[Start of Input records]

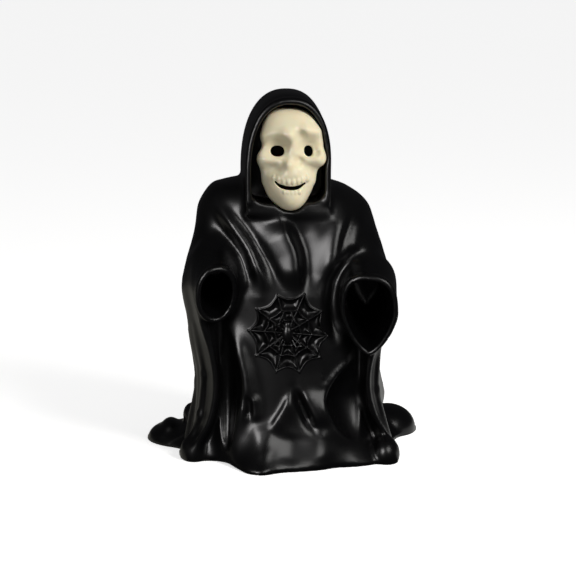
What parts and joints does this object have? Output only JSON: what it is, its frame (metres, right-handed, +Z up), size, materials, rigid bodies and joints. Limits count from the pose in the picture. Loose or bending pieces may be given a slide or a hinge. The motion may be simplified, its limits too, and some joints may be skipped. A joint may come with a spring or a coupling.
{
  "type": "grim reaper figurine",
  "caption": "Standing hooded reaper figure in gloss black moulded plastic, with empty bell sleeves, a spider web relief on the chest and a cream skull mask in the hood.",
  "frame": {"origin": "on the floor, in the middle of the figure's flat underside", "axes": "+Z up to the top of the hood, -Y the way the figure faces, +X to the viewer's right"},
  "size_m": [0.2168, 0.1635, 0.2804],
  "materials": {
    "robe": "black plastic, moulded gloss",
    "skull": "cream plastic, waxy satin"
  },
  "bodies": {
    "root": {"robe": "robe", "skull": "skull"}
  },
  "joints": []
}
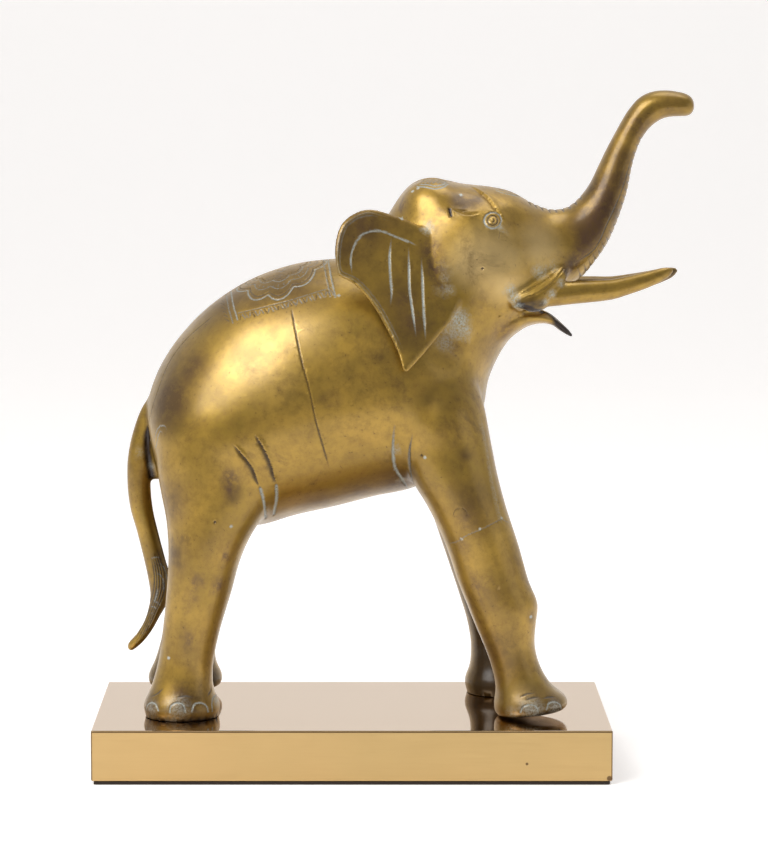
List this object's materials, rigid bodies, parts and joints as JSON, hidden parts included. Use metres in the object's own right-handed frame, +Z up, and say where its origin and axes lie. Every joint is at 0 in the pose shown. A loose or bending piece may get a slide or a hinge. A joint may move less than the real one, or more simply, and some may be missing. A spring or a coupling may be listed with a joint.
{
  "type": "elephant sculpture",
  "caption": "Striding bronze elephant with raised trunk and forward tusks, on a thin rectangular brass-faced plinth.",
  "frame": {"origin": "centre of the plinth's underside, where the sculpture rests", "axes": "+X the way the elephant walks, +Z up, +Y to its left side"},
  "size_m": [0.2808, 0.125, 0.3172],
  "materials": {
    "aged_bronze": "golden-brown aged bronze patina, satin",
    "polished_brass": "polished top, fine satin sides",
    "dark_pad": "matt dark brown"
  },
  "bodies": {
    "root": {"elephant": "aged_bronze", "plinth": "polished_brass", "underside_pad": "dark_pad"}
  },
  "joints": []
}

[End of Input records]

Starting at the line that contains "List this object's", write out every line to the end of the entries, exactly as given.

List this object's materials, rigid bodies, parts and joints as JSON, hidden parts included. Use metres in the object's own right-handed frame, +Z up, and say where its origin and axes lie. Every joint is at 0 in the pose shown. A loose or bending piece may get a slide or a hinge. A joint may move less than the real one, or more simply, and some may be missing. A spring or a coupling may be listed with a joint.
{
  "type": "elephant sculpture",
  "caption": "Striding bronze elephant with raised trunk and forward tusks, on a thin rectangular brass-faced plinth.",
  "frame": {"origin": "centre of the plinth's underside, where the sculpture rests", "axes": "+X the way the elephant walks, +Z up, +Y to its left side"},
  "size_m": [0.2808, 0.125, 0.3172],
  "materials": {
    "aged_bronze": "golden-brown aged bronze patina, satin",
    "polished_brass": "polished top, fine satin sides",
    "dark_pad": "matt dark brown"
  },
  "bodies": {
    "root": {"elephant": "aged_bronze", "plinth": "polished_brass", "underside_pad": "dark_pad"}
  },
  "joints": []
}